Ghost in the Shell has influenced prominent filmmakers. The Wachowskis, creators of The Matrix and its sequels, showed it to producer Joel Silver, saying, "We wanna do that for real." The Matrix series took inspiration from several concepts from the film, with the digital rain being inspired by the film's opening credits, and the way characters access the Matrix through holes in the back of their necks, directly paralleling the method of electronic communication in the film. Other parallels have been drawn to James Cameron's Avatar, Steven Spielberg's A.I. Artificial Intelligence, and Jonathan Mostow's Surrogates. Cameron described Ghost in the Shell as "a stunning work of speculative fiction ... the first to reach a level of literary excellence."

== Themes ==

The film explores the nature of human cyborgs, consciousness, self-aware computer programs, and memory alteration. In one of the monologues delivered by the Puppet Master throughout the film, it is argued that the human DNA is nothing more than a program designed to self-preserve. There are also multiple mentions of the act of granting political asylum to self-aware computer programs.

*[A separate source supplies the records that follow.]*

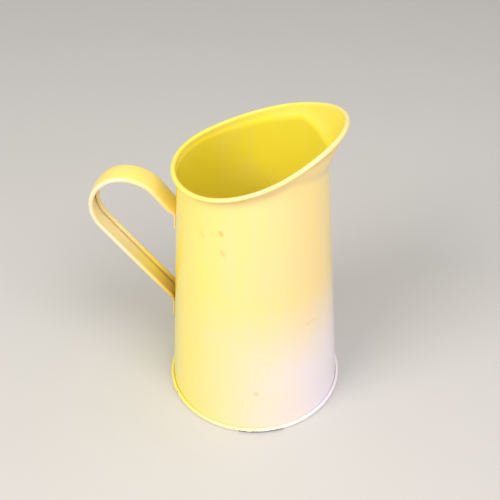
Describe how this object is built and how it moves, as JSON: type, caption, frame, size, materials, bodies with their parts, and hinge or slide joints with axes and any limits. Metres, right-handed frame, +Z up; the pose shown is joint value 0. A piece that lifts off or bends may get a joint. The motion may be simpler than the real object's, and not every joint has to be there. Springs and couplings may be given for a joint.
{
  "type": "sheet-metal pitcher jug",
  "caption": "Tall tapered jug of painted sheet steel with a slanted, flared mouth, a pouring lip, a rolled foot bead and a hairpin strap handle.",
  "frame": {"origin": "on the body's axis, in the plane that the foot stands on", "axes": "+X towards the pouring lip, handle on -X, +Z up"},
  "size_m": [0.1723, 0.126, 0.2199],
  "materials": {
    "yellow_paint": "semi-gloss pale yellow paint, baked on steel sheet, with small rust specks and chips at the foot"
  },
  "bodies": {
    "root": {"body_shell": "yellow_paint", "base_pan": "yellow_paint", "handle": "yellow_paint"}
  },
  "joints": []
}
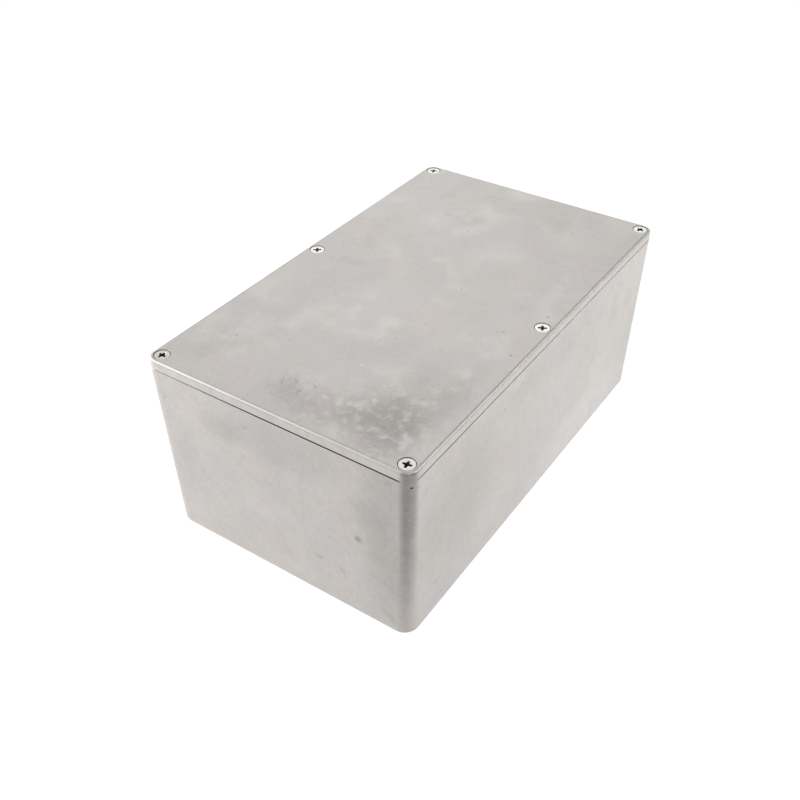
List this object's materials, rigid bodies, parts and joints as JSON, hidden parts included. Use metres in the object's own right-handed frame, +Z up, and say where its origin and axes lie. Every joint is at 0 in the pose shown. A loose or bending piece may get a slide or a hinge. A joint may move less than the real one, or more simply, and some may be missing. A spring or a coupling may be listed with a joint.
{
  "type": "die cast aluminium box",
  "caption": "Rectangular die cast aluminium enclosure with drafted walls, round corners and a screwed lid, undrilled.",
  "frame": {"origin": "centre of the underside, on the surface that the box stands on", "axes": "+X along the length, +Y along the width, +Z up through the lid"},
  "size_m": [0.25, 0.15, 0.106],
  "materials": {
    "cast_aluminium": "bare as-cast aluminium, satin, mottled",
    "plated_steel": "bright zinc plating"
  },
  "bodies": {
    "root": {"base": "cast_aluminium", "lid": "cast_aluminium", "lid_screws": "plated_steel"}
  },
  "joints": []
}
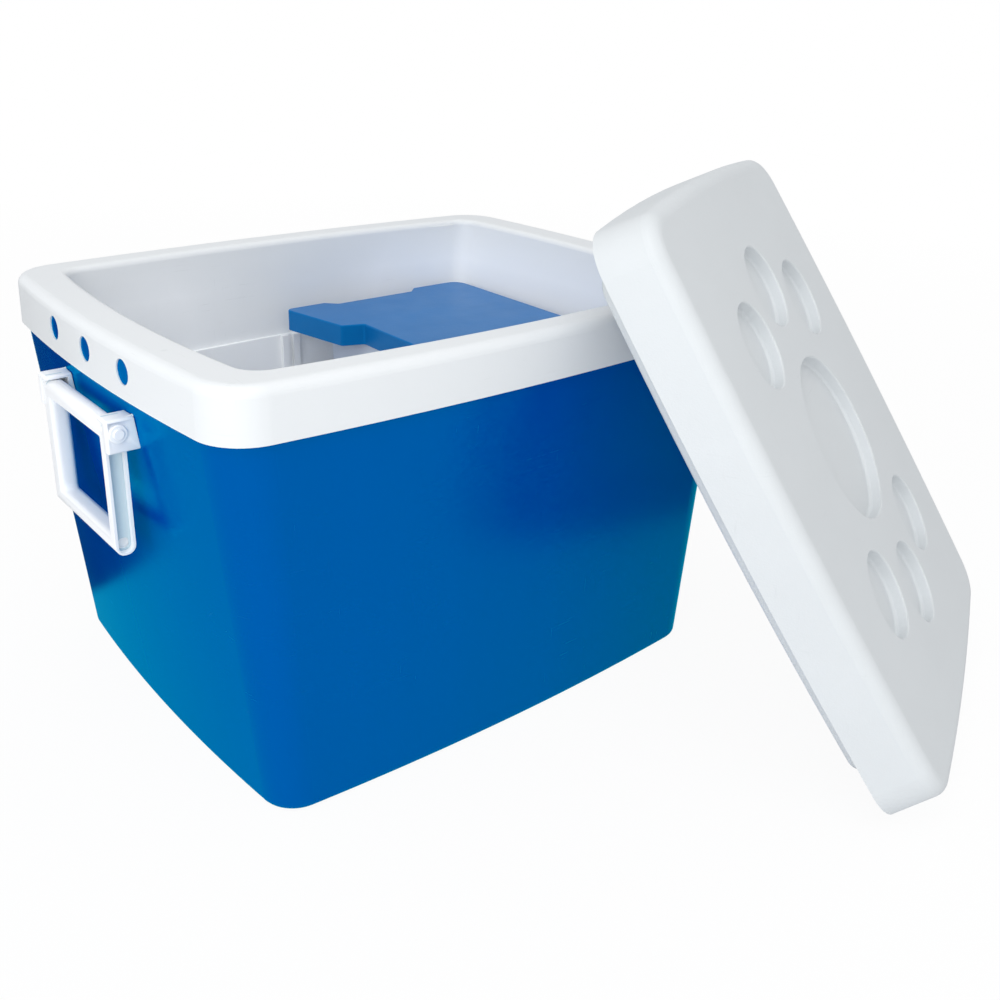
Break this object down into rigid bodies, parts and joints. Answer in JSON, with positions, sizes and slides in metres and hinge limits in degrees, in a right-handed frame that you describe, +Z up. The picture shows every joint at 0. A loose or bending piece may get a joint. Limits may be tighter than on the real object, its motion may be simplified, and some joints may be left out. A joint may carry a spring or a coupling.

The film depicts Motoko's identity and ontological concerns and ends with the evolution of the Puppet Master, a being incapable of reproduction. Austin Corbett characterized the lack of sexualization from her team as freedom from femininity, noting that Motoko is "overtly feminine, and clearly non-female". Joseph Schaub discusses the gender-defying manner in which the Puppet Master is portrayed, visualized with a blonde woman's bare-chested torso but speaking in a male voice and referred to with masculine pronouns. In describing Motoko as a "shapely" and "strong [female protagonist] at the center of the story" who is "nevertheless almost continuously nude", Roger Ebert noted that "an article about anime in a recent issue of Film Quarterly suggests that to be a 'salary man' in modern Japan is so exhausting and dehumanizing that many men (who form the largest part of the animation audience) project both freedom and power onto women, and identify with them as fictional characters". Carl Silvio has called Ghost in the Shell a "resistant film", due to its inversion of traditional gender roles, its "valorization of the post-gendered subject", and its de-emphasis of the sexual specificity of the material body.